--- Exercise directions ---
Scan the listing below and copy every line holding "frame".

-------- Information shown

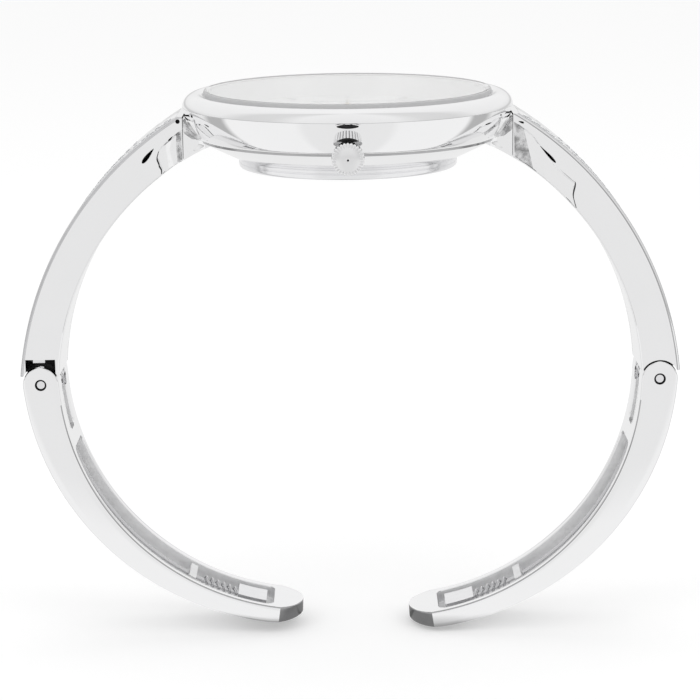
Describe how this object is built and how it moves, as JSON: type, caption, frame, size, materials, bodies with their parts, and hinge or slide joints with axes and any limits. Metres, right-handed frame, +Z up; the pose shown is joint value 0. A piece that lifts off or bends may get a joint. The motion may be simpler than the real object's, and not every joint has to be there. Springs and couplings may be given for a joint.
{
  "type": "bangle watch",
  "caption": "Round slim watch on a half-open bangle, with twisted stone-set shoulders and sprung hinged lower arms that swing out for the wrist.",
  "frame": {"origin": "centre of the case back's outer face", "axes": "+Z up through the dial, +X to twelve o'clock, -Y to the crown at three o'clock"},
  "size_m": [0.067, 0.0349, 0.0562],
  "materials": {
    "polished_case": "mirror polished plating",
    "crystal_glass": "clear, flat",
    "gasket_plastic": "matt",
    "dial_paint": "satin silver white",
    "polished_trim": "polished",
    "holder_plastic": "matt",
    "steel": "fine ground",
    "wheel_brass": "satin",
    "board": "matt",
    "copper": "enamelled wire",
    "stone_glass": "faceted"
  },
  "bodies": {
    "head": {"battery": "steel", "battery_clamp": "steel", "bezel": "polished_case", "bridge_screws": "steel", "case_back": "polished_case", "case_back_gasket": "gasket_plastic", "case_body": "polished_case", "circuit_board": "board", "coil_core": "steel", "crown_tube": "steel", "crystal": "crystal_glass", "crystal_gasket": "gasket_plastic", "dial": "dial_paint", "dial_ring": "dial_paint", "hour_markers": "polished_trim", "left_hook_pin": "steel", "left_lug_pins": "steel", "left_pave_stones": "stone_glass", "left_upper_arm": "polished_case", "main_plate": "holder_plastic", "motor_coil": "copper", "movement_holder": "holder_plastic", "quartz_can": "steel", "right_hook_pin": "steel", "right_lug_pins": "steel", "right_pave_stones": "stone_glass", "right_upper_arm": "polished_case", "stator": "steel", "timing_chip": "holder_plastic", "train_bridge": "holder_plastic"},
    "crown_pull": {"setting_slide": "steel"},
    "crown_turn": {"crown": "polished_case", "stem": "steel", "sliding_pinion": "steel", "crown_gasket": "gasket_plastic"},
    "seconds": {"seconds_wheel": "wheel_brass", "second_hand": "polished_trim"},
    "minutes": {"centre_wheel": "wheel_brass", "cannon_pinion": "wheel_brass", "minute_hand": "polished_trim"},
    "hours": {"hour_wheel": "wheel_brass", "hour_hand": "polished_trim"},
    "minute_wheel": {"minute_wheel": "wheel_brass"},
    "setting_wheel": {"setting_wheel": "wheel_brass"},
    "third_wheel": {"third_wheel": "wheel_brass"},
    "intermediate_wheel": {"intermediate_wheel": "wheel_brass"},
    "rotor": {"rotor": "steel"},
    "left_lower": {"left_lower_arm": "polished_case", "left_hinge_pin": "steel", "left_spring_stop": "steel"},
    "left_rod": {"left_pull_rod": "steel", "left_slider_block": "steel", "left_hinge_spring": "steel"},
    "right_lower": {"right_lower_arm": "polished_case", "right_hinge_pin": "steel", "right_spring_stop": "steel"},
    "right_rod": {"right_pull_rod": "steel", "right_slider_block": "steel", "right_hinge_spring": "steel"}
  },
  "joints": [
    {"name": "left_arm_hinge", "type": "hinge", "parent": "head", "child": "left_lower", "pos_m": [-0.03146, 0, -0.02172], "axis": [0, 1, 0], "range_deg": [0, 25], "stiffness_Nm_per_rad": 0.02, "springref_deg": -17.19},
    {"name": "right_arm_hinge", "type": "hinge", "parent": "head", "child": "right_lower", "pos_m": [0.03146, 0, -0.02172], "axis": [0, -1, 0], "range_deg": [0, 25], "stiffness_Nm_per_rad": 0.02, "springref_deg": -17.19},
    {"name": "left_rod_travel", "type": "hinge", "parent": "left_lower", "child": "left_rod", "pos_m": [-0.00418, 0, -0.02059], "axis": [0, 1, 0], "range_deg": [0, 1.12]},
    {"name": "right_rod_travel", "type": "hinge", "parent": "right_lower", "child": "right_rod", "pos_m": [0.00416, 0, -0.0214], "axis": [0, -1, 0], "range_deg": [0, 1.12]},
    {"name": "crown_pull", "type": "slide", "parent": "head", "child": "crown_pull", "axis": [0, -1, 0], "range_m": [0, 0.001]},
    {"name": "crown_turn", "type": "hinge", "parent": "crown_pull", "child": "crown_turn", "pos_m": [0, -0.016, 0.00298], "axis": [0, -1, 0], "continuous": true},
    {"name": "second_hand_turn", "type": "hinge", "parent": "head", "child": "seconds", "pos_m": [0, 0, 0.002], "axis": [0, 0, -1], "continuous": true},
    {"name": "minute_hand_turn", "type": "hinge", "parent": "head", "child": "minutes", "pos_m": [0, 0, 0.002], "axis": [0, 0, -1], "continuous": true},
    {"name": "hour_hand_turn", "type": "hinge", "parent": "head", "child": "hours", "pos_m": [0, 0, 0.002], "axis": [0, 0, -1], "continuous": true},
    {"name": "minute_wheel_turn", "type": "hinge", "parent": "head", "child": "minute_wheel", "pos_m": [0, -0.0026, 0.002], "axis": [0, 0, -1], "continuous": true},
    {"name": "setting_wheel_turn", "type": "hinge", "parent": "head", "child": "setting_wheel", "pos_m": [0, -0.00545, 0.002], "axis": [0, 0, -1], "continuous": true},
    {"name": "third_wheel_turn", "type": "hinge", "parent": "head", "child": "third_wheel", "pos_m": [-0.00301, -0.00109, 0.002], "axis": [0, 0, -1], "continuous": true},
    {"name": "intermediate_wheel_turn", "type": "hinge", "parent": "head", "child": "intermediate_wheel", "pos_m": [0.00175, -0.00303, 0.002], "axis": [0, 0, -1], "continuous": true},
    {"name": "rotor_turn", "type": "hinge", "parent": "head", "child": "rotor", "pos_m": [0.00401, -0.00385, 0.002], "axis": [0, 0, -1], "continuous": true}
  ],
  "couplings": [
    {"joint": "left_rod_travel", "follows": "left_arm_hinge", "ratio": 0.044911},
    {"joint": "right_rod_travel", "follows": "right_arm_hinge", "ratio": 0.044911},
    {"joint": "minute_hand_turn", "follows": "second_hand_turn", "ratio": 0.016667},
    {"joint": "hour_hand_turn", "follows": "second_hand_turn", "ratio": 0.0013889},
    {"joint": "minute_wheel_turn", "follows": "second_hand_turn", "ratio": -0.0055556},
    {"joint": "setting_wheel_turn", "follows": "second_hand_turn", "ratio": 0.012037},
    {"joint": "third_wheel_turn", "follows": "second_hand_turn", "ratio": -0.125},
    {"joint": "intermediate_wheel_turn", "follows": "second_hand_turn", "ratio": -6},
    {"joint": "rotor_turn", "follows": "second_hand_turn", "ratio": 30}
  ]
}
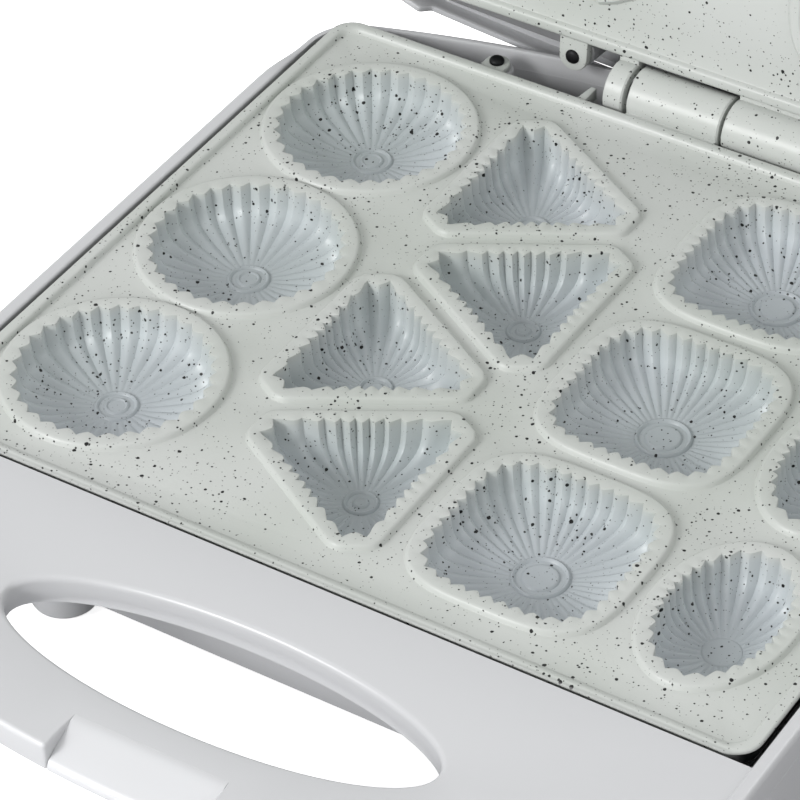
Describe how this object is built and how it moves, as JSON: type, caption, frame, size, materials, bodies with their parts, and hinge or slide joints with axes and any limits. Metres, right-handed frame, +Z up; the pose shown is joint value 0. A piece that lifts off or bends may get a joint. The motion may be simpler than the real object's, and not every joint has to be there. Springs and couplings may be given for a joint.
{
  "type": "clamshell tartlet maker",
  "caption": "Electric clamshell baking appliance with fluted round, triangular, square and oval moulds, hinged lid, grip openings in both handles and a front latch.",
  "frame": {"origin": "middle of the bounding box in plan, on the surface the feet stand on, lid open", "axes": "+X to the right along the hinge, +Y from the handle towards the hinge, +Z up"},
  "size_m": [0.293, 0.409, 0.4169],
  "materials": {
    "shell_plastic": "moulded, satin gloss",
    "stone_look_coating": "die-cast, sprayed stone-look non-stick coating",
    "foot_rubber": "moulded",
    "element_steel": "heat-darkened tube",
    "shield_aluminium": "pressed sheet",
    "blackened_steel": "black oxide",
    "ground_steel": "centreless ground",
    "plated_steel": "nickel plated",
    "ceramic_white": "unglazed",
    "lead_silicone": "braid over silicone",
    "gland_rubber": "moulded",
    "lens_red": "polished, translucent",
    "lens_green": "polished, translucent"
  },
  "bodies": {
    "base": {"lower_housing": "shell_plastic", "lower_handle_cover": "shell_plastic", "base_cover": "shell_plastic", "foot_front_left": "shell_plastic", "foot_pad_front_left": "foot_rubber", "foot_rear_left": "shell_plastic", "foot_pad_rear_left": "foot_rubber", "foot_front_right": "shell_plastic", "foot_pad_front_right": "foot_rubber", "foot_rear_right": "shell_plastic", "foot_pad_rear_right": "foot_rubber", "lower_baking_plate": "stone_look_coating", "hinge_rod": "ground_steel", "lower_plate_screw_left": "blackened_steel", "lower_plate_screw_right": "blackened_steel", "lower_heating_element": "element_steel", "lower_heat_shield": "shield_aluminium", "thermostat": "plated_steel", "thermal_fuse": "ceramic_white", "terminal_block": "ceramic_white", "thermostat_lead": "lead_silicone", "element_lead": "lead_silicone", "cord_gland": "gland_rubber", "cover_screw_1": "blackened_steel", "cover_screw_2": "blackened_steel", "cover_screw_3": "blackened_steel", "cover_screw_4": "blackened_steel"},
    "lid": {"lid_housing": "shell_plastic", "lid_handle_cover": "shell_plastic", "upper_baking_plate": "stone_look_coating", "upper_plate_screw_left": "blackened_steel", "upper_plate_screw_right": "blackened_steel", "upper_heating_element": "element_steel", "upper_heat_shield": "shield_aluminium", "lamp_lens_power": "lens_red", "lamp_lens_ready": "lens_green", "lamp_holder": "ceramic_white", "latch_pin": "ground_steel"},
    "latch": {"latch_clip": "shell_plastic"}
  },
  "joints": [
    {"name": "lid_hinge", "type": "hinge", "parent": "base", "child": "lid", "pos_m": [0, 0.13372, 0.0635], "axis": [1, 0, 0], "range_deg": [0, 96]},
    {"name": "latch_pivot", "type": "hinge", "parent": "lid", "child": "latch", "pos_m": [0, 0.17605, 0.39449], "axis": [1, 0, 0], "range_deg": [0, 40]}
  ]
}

----------------

--- The solution ---
Describe how this object is built and how it moves, as JSON: type, caption, frame, size, materials, bodies with their parts, and hinge or slide joints with axes and any limits. Metres, right-handed frame, +Z up; the pose shown is joint value 0. A piece that lifts off or bends may get a joint. The motion may be simpler than the real object's, and not every joint has to be there. Springs and couplings may be given for a joint.
  "frame": {"origin": "centre of the case back's outer face", "axes": "+Z up through the dial, +X to twelve o'clock, -Y to the crown at three o'clock"},
Describe how this object is built and how it moves, as JSON: type, caption, frame, size, materials, bodies with their parts, and hinge or slide joints with axes and any limits. Metres, right-handed frame, +Z up; the pose shown is joint value 0. A piece that lifts off or bends may get a joint. The motion may be simpler than the real object's, and not every joint has to be there. Springs and couplings may be given for a joint.
  "frame": {"origin": "middle of the bounding box in plan, on the surface the feet stand on, lid open", "axes": "+X to the right along the hinge, +Y from the handle towards the hinge, +Z up"},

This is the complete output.